Desirée Bollier of Value Retail Management said they have been “pleasantly surprised” with the results from their China villages, and were particularly encouraged by how much the Chinese consumer’s love of their offering has translated to their home market, without the added cachet of overseas purchasing.

“We knew from their reaction when they came to Europe that they enjoyed the product, offer, atmosphere, etc., but we did not know if that would translate well in the country itself,” she said.

“Was it a success because it’s exotic and you are visiting another country, or would it be a success when it was part of the landscape of the country, and the remarkable results are really very reassuring.”

In September, Value Retail’s Suzhou Village saw gross sales up 55 percent over the same month in 2015, with footfall up 21 percent and average spend up 28 percent on the year.

For October’s Golden Week, highest single-day sales and footfall records were recorded at Suzhou Village and Shanghai Village, with Suzhou seeing 125,000 visitors over the seven-day holiday period and Shanghai seeing 80,000 visitors.

One of the leading domestic players on the outlet mall scene is Sasseur Group, which last year attracted $100 million in investment from L Catterton Asia, the Asian private equity business backed by LVMH Moët Hennessy Louis Vuitton SA.

Sasseur Group’s annual turnover reached more than 5 billion yuan, approximately $738.7 million at current exchange, in 2015. In the same year, annual sales at Sasseur Western Outlets in the southwestern Chinese metropolis of Chongqing hit around 33,000 yuan, or $4,873 per square meter, making it one of the top-three performing outlet malls in the country.

“The outlet mall industry is a promising industry, it is one of few sectors that didn’t suffer from the global economic crisis,” Vito Xu, founder and president of Sasseur Group, told WWD ahead of the group’s latest opening in Kunming next month.
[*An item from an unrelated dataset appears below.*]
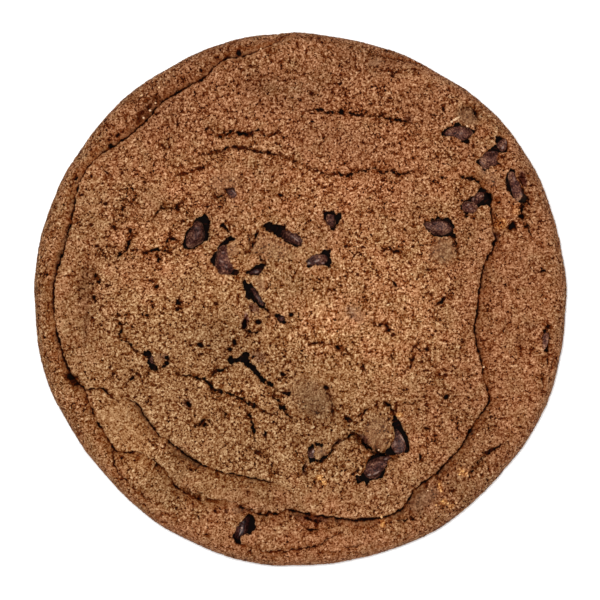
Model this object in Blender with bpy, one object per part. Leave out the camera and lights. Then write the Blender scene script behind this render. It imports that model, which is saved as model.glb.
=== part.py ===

According to experts, the outlet mall sector in the country is splitting into two tiers, with the top tier led by international players such as Value Retail and RDM, alongside experiences local developers, such as Sasseur Group.

“It is changing a lot. A lot of that is the big international retailers coming in, people like Value Retail and RDM, so they’ve changed the game a little bit in terms of the quality of outlet malls being delivered,” said Rebecca Tibbott, CBRE’s senior director and head of retailer representation for China.

“One thing we are seeing is a lot of local developers with no experience having developments in more decentralized areas and thinking, ‘Well, I’ll just turn it into an outlet mall.’ And of course there is a risk to that, it’s a sort of, if we build it they will come mentality and that never really works.”

At the luxury end of the market, Tibbott said the brands CBRE has been speaking to are looking at opening between two and four outlets throughout China at most, meaning there is a limited capacity of high-end brands to partner with the increasing number of outlet malls coming online over the next five years.

“I think we are probably nearing capacity now,” she added.

According to Bollier, it’s not difficult to see outlet malls in China charting the same trajectory as retail operations globally, both on and off-line, as those that offer a whole package of experiences, including food and entertainment, rise to the top of the pile.

“In a crowded market, we are starting to see outlets popping up left and right in the marketplace, but clearly what our product is offering might be outlet in business strategy, but it’s really a destination in its own right,” she said.

“Even in an overcrowded market, you put yourself in a league of your own and, like everything else, the best will rise, the bad ones will end up consolidating or out of business.”

Though the developers at the top of the China outlet pile, including Value Retail and Sasseur Group, are very happy with the results of their Chinese properties, they are taking opposite approaches to future development.

Sasseur plans to bring its number of outlet malls to 20 by the year 2020, with group president Vito Xu maintaining it’s a “reasonable development plan” based on the growth of China’s middle class and their “solid operating experience since 2008.”

Value Retail, however, is taking a decidedly more cautious approach to expansion. Beyond looking to break ground on the second phase of Suzhou Village in March, Bollier said it would take an extraordinary opportunity to lead the company to open a third China outlet in the medium term.

“We’re on the lookout, [but] I don’t think we expand for expansion sake. I would prefer to have two of the best outlet malls than 10 average ones,” she said.

“In all of Europe, we have nine malls and it took us 20 years to build them. It would have to be an unbelievably promising location for us to embark on a third one [in China].”